## Data shown

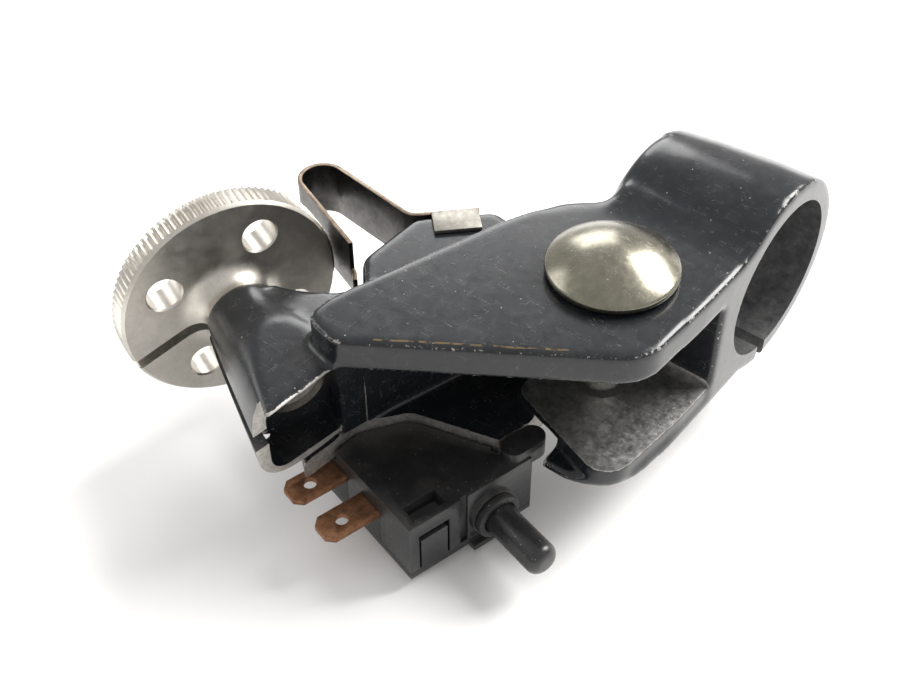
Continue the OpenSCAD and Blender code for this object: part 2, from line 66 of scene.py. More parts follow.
def adjusterMatrix(along=0.0):
    turned = Matrix.Rotation(adjuster["angle"], 4, "Z") @ Matrix.Rotation(pi / 2, 4, "Y")
    start = Vector((adjuster["x"], adjuster["y"], adjuster["z"]))
    return Matrix.Translation(start) @ turned @ Matrix.Translation((0, 0, along))


def switchMatrix():
    place = Vector((switchPlace["x"], switchPlace["y"], 0))
    return Matrix.Translation(place) @ Matrix.Rotation(switchPlace["turn"], 4, "Z")


# mesh helpers

def addObject(name, verts, faces, matrix=None):
    mesh = bpy.data.meshes.new(name)
    points = [Vector(v) for v in verts]
    if matrix is not None:
        points = [matrix @ p for p in points]
    mesh.from_pydata([p * mm for p in points], [], faces)
    mesh.update()
    made = bpy.data.objects.new(name, mesh)
    scene.collection.objects.link(made)
    cleanUp(made)
    return made


def cleanUp(obj):
    work = bmesh.new()
    work.from_mesh(obj.data)
    bmesh.ops.remove_doubles(work, verts=work.verts, dist=1e-7)
    bmesh.ops.recalc_face_normals(work, faces=work.faces)
    work.to_mesh(obj.data)
    work.free()


def roundedOutline(points, steps=8):
    outline = []
    for i, (x, y, r) in enumerate(points):
        here = Vector((x, y))
        if r <= 0:
            outline.append(here)
            continue
        before = Vector(points[i - 1][:2]) - here
        after = Vector(points[(i + 1) % len(points)][:2]) - here
        before.normalize()
        after.normalize()
        half = acos(max(-1, min(1, before.dot(after)))) / 2
        centre = here + (before + after).normalized() * r / sin(half)
        start = here + before * r / tan(half) - centre
        end = here + after * r / tan(half) - centre
        a0 = atan2(start.y, start.x)
        turn = (atan2(end.y, end.x) - a0 + 3 * pi) % (2 * pi) - pi
        for k in range(steps + 1):
            a = a0 + turn * k / steps
            outline.append(centre + Vector((cos(a), sin(a))) * r)
    return outline


def prism(name, outline, low, high, matrix=None):
    n = len(outline)
    verts = [(p[0], p[1], low) for p in outline] + [(p[0], p[1], high) for p in outline]
    faces = [list(range(n))[::-1], list(range(n, 2 * n))]
    faces += [(i, (i + 1) % n, n + (i + 1) % n, n + i) for i in range(n)]
    return addObject(name, verts, faces, matrix)


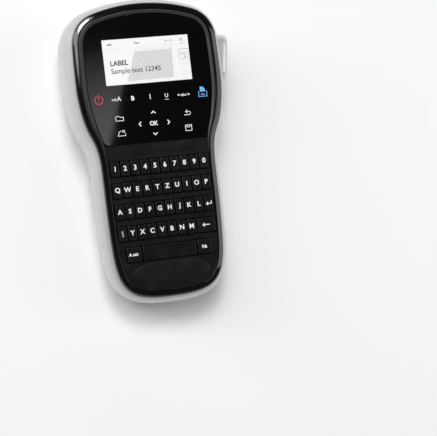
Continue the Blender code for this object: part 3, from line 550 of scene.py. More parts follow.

## Exercise directions
Above are the entries; repeat their lines exactly, from the first through the one that contains "# mesh helpers".

## Finished answer
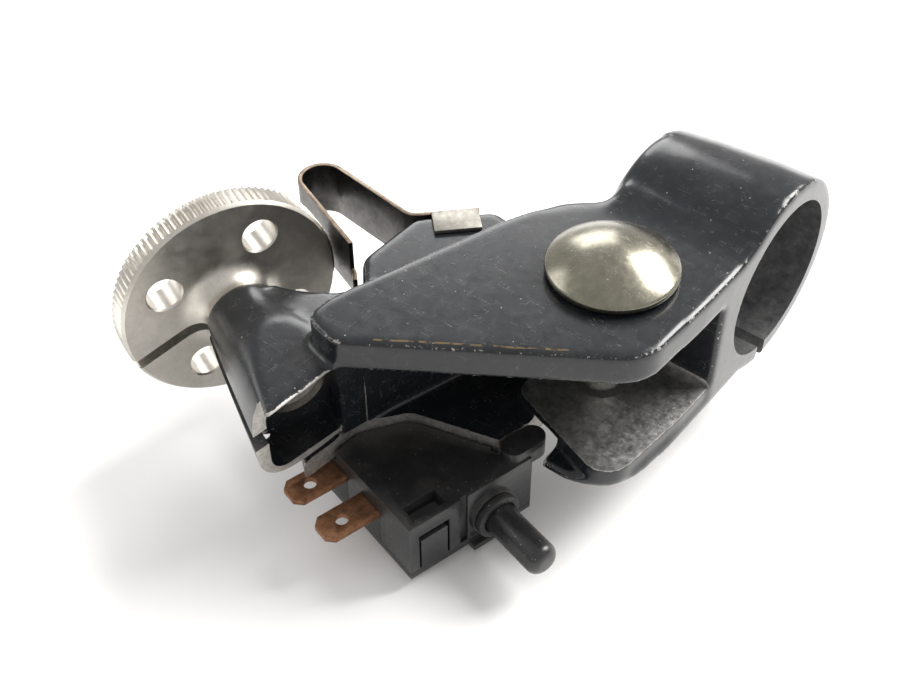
Continue the OpenSCAD and Blender code for this object: part 2, from line 66 of scene.py. More parts follow.
def adjusterMatrix(along=0.0):
    turned = Matrix.Rotation(adjuster["angle"], 4, "Z") @ Matrix.Rotation(pi / 2, 4, "Y")
    start = Vector((adjuster["x"], adjuster["y"], adjuster["z"]))
    return Matrix.Translation(start) @ turned @ Matrix.Translation((0, 0, along))


def switchMatrix():
    place = Vector((switchPlace["x"], switchPlace["y"], 0))
    return Matrix.Translation(place) @ Matrix.Rotation(switchPlace["turn"], 4, "Z")


# mesh helpers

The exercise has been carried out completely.